Work to be completed: Give back the exact lines spanning from the line with "front_wall_lower();" to the line with "if empty is", with both of those lines included and no others.

------

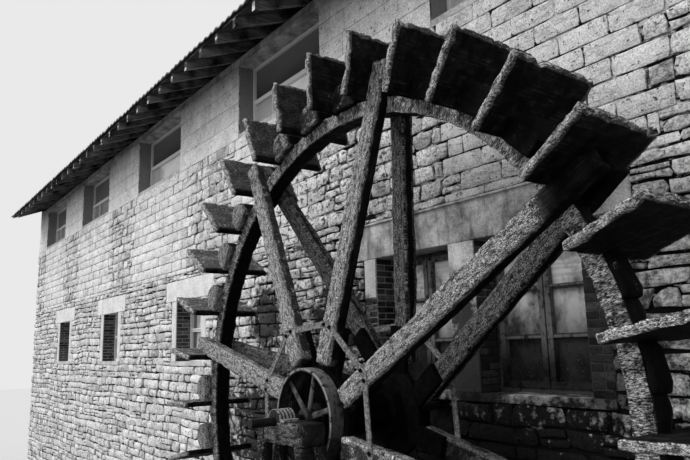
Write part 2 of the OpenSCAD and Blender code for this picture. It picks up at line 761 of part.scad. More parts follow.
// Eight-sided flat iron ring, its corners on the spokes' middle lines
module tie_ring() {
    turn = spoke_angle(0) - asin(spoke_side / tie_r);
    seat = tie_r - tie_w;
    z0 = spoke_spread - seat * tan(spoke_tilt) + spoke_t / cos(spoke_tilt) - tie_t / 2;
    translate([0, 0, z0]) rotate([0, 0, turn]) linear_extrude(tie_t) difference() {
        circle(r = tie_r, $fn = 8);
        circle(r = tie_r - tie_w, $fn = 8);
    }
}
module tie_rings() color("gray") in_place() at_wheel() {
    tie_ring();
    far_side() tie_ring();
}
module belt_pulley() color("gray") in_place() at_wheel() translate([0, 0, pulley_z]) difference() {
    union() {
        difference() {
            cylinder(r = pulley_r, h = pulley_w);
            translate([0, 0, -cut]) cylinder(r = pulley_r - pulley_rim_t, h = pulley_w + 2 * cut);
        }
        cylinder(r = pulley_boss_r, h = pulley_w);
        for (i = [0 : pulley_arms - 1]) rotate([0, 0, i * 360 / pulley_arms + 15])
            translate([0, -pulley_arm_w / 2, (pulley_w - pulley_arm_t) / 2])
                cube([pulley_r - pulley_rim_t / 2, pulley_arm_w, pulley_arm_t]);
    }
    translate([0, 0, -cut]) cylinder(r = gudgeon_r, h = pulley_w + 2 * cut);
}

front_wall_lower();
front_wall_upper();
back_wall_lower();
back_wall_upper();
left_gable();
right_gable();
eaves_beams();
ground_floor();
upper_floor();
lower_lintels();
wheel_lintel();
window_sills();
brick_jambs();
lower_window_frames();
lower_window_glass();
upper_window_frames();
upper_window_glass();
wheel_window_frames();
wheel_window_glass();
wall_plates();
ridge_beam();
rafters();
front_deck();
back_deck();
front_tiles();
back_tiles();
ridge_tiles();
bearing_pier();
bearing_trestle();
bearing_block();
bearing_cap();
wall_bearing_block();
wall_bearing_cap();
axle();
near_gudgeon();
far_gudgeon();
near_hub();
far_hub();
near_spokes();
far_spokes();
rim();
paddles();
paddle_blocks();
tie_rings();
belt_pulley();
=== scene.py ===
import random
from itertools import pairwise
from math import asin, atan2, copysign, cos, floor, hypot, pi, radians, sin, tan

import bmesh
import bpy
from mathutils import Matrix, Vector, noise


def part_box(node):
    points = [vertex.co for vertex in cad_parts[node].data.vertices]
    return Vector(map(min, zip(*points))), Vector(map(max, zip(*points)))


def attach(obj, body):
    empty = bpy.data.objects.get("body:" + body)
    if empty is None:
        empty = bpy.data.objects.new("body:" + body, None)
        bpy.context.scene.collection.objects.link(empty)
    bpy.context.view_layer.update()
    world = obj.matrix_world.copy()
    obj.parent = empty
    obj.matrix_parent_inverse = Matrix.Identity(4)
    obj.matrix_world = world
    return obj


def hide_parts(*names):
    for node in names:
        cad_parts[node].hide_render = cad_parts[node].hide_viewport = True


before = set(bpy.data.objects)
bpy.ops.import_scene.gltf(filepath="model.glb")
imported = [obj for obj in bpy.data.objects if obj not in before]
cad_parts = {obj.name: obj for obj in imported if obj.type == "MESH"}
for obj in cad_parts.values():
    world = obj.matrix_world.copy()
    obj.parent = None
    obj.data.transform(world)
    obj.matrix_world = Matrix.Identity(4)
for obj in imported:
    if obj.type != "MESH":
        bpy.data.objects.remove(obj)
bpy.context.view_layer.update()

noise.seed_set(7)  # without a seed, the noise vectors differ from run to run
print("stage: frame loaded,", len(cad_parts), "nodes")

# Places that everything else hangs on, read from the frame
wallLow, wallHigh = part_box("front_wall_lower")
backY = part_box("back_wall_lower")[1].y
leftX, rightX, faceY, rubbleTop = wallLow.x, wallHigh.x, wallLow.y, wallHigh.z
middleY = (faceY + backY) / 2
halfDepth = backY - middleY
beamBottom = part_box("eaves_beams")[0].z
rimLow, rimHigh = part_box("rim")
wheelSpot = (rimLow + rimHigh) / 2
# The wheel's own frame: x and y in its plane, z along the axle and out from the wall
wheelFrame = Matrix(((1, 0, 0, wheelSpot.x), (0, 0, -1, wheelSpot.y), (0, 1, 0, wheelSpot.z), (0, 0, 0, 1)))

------

Task output:
front_wall_lower();
front_wall_upper();
back_wall_lower();
back_wall_upper();
left_gable();
right_gable();
eaves_beams();
ground_floor();
upper_floor();
lower_lintels();
wheel_lintel();
window_sills();
brick_jambs();
lower_window_frames();
lower_window_glass();
upper_window_frames();
upper_window_glass();
wheel_window_frames();
wheel_window_glass();
wall_plates();
ridge_beam();
rafters();
front_deck();
back_deck();
front_tiles();
back_tiles();
ridge_tiles();
bearing_pier();
bearing_trestle();
bearing_block();
bearing_cap();
wall_bearing_block();
wall_bearing_cap();
axle();
near_gudgeon();
far_gudgeon();
near_hub();
far_hub();
near_spokes();
far_spokes();
rim();
paddles();
paddle_blocks();
tie_rings();
belt_pulley();
=== scene.py ===
import random
from itertools import pairwise
from math import asin, atan2, copysign, cos, floor, hypot, pi, radians, sin, tan

import bmesh
import bpy
from mathutils import Matrix, Vector, noise


def part_box(node):
    points = [vertex.co for vertex in cad_parts[node].data.vertices]
    return Vector(map(min, zip(*points))), Vector(map(max, zip(*points)))


def attach(obj, body):
    empty = bpy.data.objects.get("body:" + body)
    if empty is None:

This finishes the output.